Even now that the Los Angeles County Museum is delivering the carrot on what is arguably a pretty nice plate — a show of photographs, films and artworks that will take up half a floor of the Broad Contemporary wing, accompanied by a hefty catalog — not all are so sure they’re happy. “The big surprise of the show is that we’re all going to be in it, too, stuffed,” said Mr. Herrón, who wears a safety-pin earring and a pair of jet-black shades that never leave his face.
Like many struggling young bands that basically grew up together, Asco — which expanded in the 1980s to include a large number of new members and collaborators — eventually imploded, the result of longstanding rivalries and grudges among its founders, which linger today.
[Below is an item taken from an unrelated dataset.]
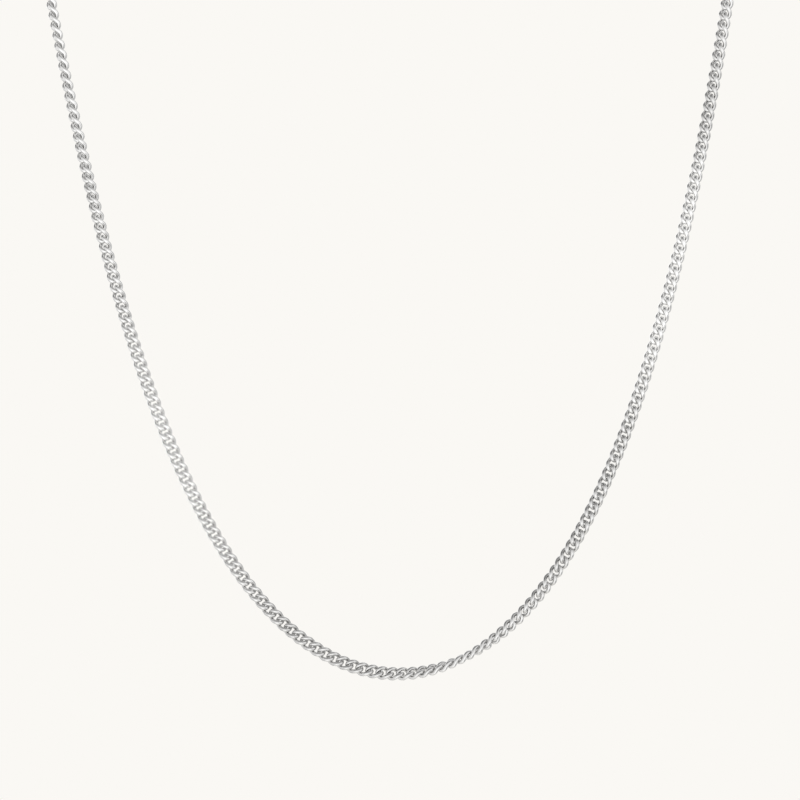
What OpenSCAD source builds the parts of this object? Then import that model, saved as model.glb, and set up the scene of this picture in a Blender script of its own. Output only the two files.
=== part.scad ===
// A curb chain necklace that hangs as it is worn: two half chains of interlocking
// twisted links, closed at the back by a ring clasp with a ring on each side of it.
// Millimetres. +Z is up and the front faces -Y. The origin is the middle of the back
// of the loop, where the chain rests on the nape.

/* [Loop] */
// Number of links in the whole chain, half of them on each side
link_count = 246; // [236:2:250]
// Radius of the hanging front curve at its lowest point
hang_radius = 24.1; // [23:0.1:27]
// Half the width of the front curve at its two upper ends
front_half_w = 59.6; // [57:0.1:60]
// Distance from the back of the loop to the front curve
neck_depth = 36.5; // [34:0.5:42]
// Height of the back of the loop above the ends of the front curve
nape_rise = 18; // [14:1:22]

/* [Link] */
// Overall width of a link
link_w = 2.44; // [2.42:0.01:2.56]
// Diameter of the wire
wire_d = 0.68; // [0.5:0.01:0.68]
// Distance from the middle of a link to the middle of the wire at its end
link_reach = 1.36; // [1.34:0.01:1.38]
// Turn of a link's ends out of its face
end_turn = 58; // [56:1:60]
// Slope of the wire at the middle of a link's side
side_slope = 55; // [54:1:58]

/* [Clasp] */
// Outer diameter of the rings beside the clasp
ring_d = 3.4; // [3.2:0.1:3.8]
// Diameter of their wire
ring_wire = 0.5; // [0.4:0.05:0.5]
// Outer diameter of the clasp's hoop
hoop_d = 6; // [5.6:0.1:6.4]
// Diameter of the hoop's bar
hoop_wire = 0.9; // [0.8:0.1:1.2]
// Outer diameter of the clasp's eye
eye_d = 2.4; // [2.2:0.1:2.6]

/* [Hidden] */

// Clear distance along the chain between pieces that hook into each other
piece_gap = 0.3;
// How far the clasp's hoop and eye stand apart, and how thick its neck is beside their wire
neck_clear = 0.1;
neck_share = 0.88;
// How far down the front the faces' roll is counted from, as a share of its depth
roll_height = 1 / 3;
// Smooth circles
arc_fn = 64;
wire_fn = 24;

// A link is drawn this much smaller and then enlarged, so that its arcs meet exactly
enlarge = 20;
// Below this the two ends of a pair of arcs count as parallel
parallel = 0.0001;

// How the links' faces turn along the chain. Columns: distance along the chain from its
// lowest point, left side negative, and the roll of the face, 0 when flat to the front.
FACE_ROLL = [
    [-229, 90],
    [-170, 77],
    [-132, 65],
    [-118, 54],
    [-104, 40],
    [-90, 26],
    [-76, 12],
    [-62, -1],
    [-51, -6],
    [-41, -7],
    [-14, -9],
    [-6, -26],
    [1, -50],
    [8, -82],
    [15, -112],
    [22, -136],
    [36, -164],
    [44, -185],
    [57, -198],
    [66, -200],
    [80, -207],
    [93, -214],
    [107, -220],
    [120, -223],
    [128, -229],
    [170, -250],
    [229, -270]
];

wire_r = wire_d / 2;
// The wire's middle line at the side of a link
side_reach = (link_w - wire_d) / 2;
ring_r = (ring_d - ring_wire) / 2;
hoop_r = (hoop_d - hoop_wire) / 2;
eye_r = (eye_d - ring_wire) / 2;
// The neck that joins the clasp's eye to its hoop
neck_d = neck_share * ring_wire;
neck_l = (hoop_wire + ring_wire) / 2 + neck_clear;

function sinh(x) = (exp(x) - exp(-x)) / 2;
function asinh(x) = ln(x + sqrt(x * x + 1));
function unit(v) = v / norm(v);
function flip(v) = [-v[0], v[1], v[2]];

// An arc is [centre, radius, way out to its start, way it starts off, angle]
CENTRE = 0;
RADIUS = 1;
OUT = 2;
WAY = 3;
ANGLE = 4;

// The arc that leaves p in the way t and ends at q
function arc_through(p, t, q) =
    let (chord = q - p,
         half = acos(t * unit(chord)),
         radius = norm(chord) / (2 * sin(half)),
         inward = unit(chord - t * (t * chord)))
    [p + radius * inward, radius, -inward, t, 2 * half];

// The two arcs that join p0 to p1 smoothly, leaving in the way t0 and arriving in t1
function handle_length(v, t0, t1) =
    let (k = 2 * (1 - t0 * t1),
         s = v * (t0 + t1))
    k < parallel ? v * v / (4 * (v * t0)) : (sqrt(s * s + k * (v * v)) - s) / k;
function two_arcs(p0, t0, p1, t1) =
    let (handle = handle_length(p1 - p0, t0, t1),
         joint = (p0 + p1 + handle * (t0 - t1)) / 2,
         way = unit(p1 - handle * t1 - p0 - handle * t0))
    [arc_through(p0, t0, joint), arc_through(joint, way, p1)];

function arc_length(arc) = arc[RADIUS] * arc[ANGLE] * PI / 180;
function arc_place(arc, along) =
    let (turn = along / arc[RADIUS] * 180 / PI)
    [arc[CENTRE] + arc[RADIUS] * (cos(turn) * arc[OUT] + sin(turn) * arc[WAY]),
     cos(turn) * arc[WAY] - sin(turn) * arc[OUT]];

// The front curve is a hanging chain's own curve, in the plane y = -neck_depth
front_length = hang_radius * sinh(front_half_w / hang_radius);
front_height = sqrt(hang_radius * hang_radius + front_length * front_length) - hang_radius;
front_drop = front_height + nape_rise;
function front_place(along) =
    let (w = along / hang_radius)
    [[hang_radius * asinh(w), -neck_depth, hang_radius * (sqrt(1 + w * w) - 1) - front_drop],
     unit([1, 0, w])];

// From its ends the loop goes up and round to the nape in two arcs a side
front_end = front_place(front_length);
nape = [0, 0, 0];
nape_way = [-1, 0, 0];
back_arcs = two_arcs(front_end[0], front_end[1], nape, nape_way);
bend_length = arc_length(back_arcs[0]);
half_length = front_length + bend_length + arc_length(back_arcs[1]);

// The middle line of the chain: place and way at a distance from its lowest point
function right_place(along) =
    along <= front_length ? front_place(along)
    : along <= front_length + bend_length ? arc_place(back_arcs[0], along - front_length)
    : arc_place(back_arcs[1], along - front_length - bend_length);
function left_place(along) =
    let (twin = right_place(-along))
    [flip(twin[0]), -flip(twin[1])];
function place(along) = along < 0 ? left_place(along) : right_place(along);

// A point inside the loop that the faces' roll is counted from
loop_middle = [0, -neck_depth, -front_drop * roll_height];

// The setting of a piece: x along the chain, y and z turned round it by the roll
function setting(along) =
    let (at = place(along),
         way = at[1],
         to_middle = loop_middle - at[0],
         inner = unit(to_middle - way * (way * to_middle)),
         front = cross(way, inner),
         roll = lookup(along, FACE_ROLL),
         y = cos(roll) * inner + sin(roll) * front,
         z = cos(roll) * front - sin(roll) * inner)
    [for (i = [0 : 2]) [way[i], y[i], z[i], at[0][i]]];

// Places of the closing pieces, counted from the middle of the last link on the right
ring_seat = (wire_d + ring_wire) / 2 + piece_gap;
clasp_ring_at = link_reach - ring_seat + ring_r;
eye_at = clasp_ring_at + ring_r - ring_wire - piece_gap + eye_r;
hoop_at = eye_at + eye_r + neck_l + hoop_r;
end_ring_at = hoop_at + hoop_r - (hoop_wire + ring_wire) / 2 - piece_gap + ring_r;
closing_length = end_ring_at + ring_r - ring_seat + link_reach;

// What is left of the loop is shared out evenly among the links
pitch = (2 * half_length - closing_length) / (link_count - 1);
last_link = half_length - closing_length / 2;

// A quarter of a link's middle line, from its end to the middle of its side
link_end = [link_reach, 0, 0] / enlarge;
link_side = [0, side_reach, 0] / enlarge;
end_way = [0, cos(end_turn), -sin(end_turn)];
side_way = [-cos(side_slope), 0, sin(side_slope)];
quarter_arcs = two_arcs(link_end, end_way, link_side, side_way);
quarter_turns = [[0, 0, 0], [180, 0, 0], [0, 180, 0], [0, 0, 180]];

module wire_arc(arc, radius) {
    x = arc[OUT];
    y = arc[WAY];
    z = cross(x, y);
    c = arc[CENTRE];
    multmatrix([for (i = [0 : 2]) [x[i], y[i], z[i], c[i]]])
        rotate_extrude(angle = arc[ANGLE], $fn = arc_fn)
            translate([arc[RADIUS], 0])
                circle(r = radius, $fn = wire_fn);
}

module link() {
    scale(enlarge)
        union()
            for (turn = quarter_turns)
                rotate(turn)
                    for (arc = quarter_arcs)
                        wire_arc(arc, wire_r / enlarge);
}

module hoop(radius, wire) {
    rotate_extrude($fn = arc_fn)
        translate([radius, 0])
            circle(d = wire, $fn = wire_fn);
}

// Half of the chain: side is 1 on the right and -1 on the left
module half_chain(side) {
    for (i = [1 : link_count / 2])
        multmatrix(setting(side * (i - 0.5) * pitch))
            link();
}

module chain_left() {
    color("silver") half_chain(-1);
}

module chain_right() {
    color("silver") half_chain(1);
}

// Each ring stands square to the end of the link that it hooks through
module clasp_ring() {
    color("silver")
        multmatrix(setting(last_link + clasp_ring_at))
            rotate([90 - end_turn, 0, 0])
                hoop(ring_r, ring_wire);
}

module end_ring() {
    color("silver")
        multmatrix(setting(-last_link - closing_length + end_ring_at))
            rotate([end_turn - 90, 0, 0])
                hoop(ring_r, ring_wire);
}

module clasp() {
    eye_x = eye_at - closing_length / 2;
    hoop_x = hoop_at - closing_length / 2;
    color("silver")
        multmatrix(setting(half_length))
            rotate([90, 0, 0])
                union() {
                    translate([eye_x, 0, 0])
                        hoop(eye_r, ring_wire);
                    translate([eye_x + eye_r, 0, 0])
                        rotate([0, 90, 0])
                            cylinder(d = neck_d, h = neck_l, $fn = wire_fn);
                    translate([hoop_x, 0, 0])
                        hoop(hoop_r, hoop_wire);
                }
}

chain_left();
chain_right();
clasp();
clasp_ring();
end_ring();
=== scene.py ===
"""Looks of a silver curb chain necklace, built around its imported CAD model.

The chain hangs as it is worn, held up at the nape. Each half of it is one piece of
interlocking twisted links, and a ring clasp with a ring on each side closes it at the back.
Lengths are in metres and angles in degrees. Z is up, the front faces -Y, and the origin is
the middle of the back of the loop.
"""

import logging
import math
import random
from dataclasses import dataclass, field
from enum import Enum

import bmesh
import bpy
from mathutils import Matrix, Vector
from mathutils.bvhtree import BVHTree


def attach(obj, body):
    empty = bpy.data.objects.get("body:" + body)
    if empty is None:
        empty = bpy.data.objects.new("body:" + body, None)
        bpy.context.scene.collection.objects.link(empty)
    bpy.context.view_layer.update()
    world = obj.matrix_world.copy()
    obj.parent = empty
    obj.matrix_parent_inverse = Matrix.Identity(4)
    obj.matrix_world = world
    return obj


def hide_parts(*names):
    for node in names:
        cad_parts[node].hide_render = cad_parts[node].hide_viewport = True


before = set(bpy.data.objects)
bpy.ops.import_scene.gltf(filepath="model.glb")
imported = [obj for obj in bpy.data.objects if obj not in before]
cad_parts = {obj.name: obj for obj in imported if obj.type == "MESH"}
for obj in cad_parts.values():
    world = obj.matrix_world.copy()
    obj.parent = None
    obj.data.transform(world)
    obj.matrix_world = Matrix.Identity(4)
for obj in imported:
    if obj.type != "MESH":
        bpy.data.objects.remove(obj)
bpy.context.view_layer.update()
LOG = logging.getLogger("curb_chain")

MM = 0.001
X_AXIS = Vector((1, 0, 0))
Z_AXIS = Vector((0, 0, 1))

Colour = tuple[float, float, float]


class Side(Enum):
    """A half of the chain, and the sign of its distances from the lowest point."""

    LEFT = -1
    RIGHT = 1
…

“We all defied Newton,” Mr. Gamboa said by way of explanation. “For every action, there was a completely disproportionate reaction.”
But the end result was not exactly a surprise for a group that usually operated at white-hot intensity, he said, adding that he had no idea whether the retrospective would ultimately result in the recognition he and his former collaborators deserved or whether, true to Asco’s nature, the collective would always be more a legend than a fact.
“Who knows?” he said. “That’s the way L.A. is, too. It’s a desert with mirages. A thing happens and then, poof, it’s gone.”